- Film poster
- Directed by: Karl Golden
- Written by: Cris Cole
- Based on: Pelican Blood by Cris Freddi
- Produced by: Robert Bernstein Douglas Rae John McDonnell
- Starring: Arthur Darvill Oona Chaplin Harry Treadaway Emma Booth
- Cinematography: Darran Tiernan
- Edited by: Martin Brinkler
- Music by: Niall Byrne
- Production company: Ecosse Films
- Release date: September 8, 2010 (Toronto);
- Running time: 94 minutes
- Country: United Kingdom
- Language: English

= Pelican Blood (2010 film) =

Pelican Blood is a 2010 film which premiered at the 2010 Edinburgh Film Festival.

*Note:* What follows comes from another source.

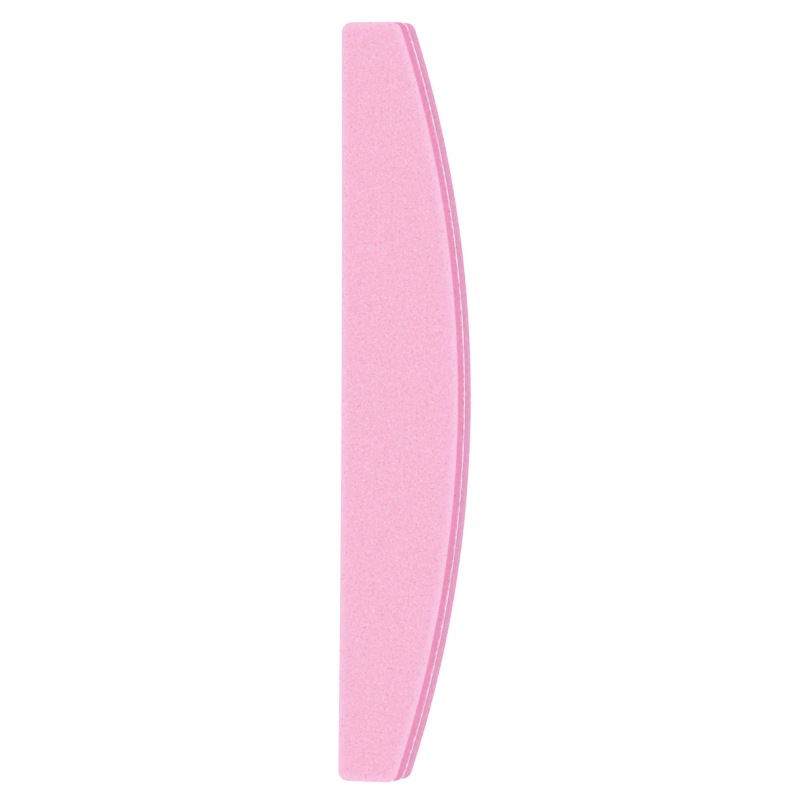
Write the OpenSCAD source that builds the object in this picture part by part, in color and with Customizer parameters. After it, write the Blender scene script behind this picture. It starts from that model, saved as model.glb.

It is a low-budget film, shot in a freewheeling style, directed by Karl Golden, adapted from Cris Freddi's novel by Cris Cole. The two main protagonists, Nikko (Harry Treadaway), and Stevie (Emma Booth), are self-destructive people who have met through a suicide website. Nikko has an obsessive compulsive personality.

"Pelican Blood is a fraught drama about youthful angst and rebelliousness set (very incongruously) in the world of birdwatching... that evokes memories of Trainspotting...[It] doesn't really hang together. None the less, there is enough raw talent here to enable the film to take wing."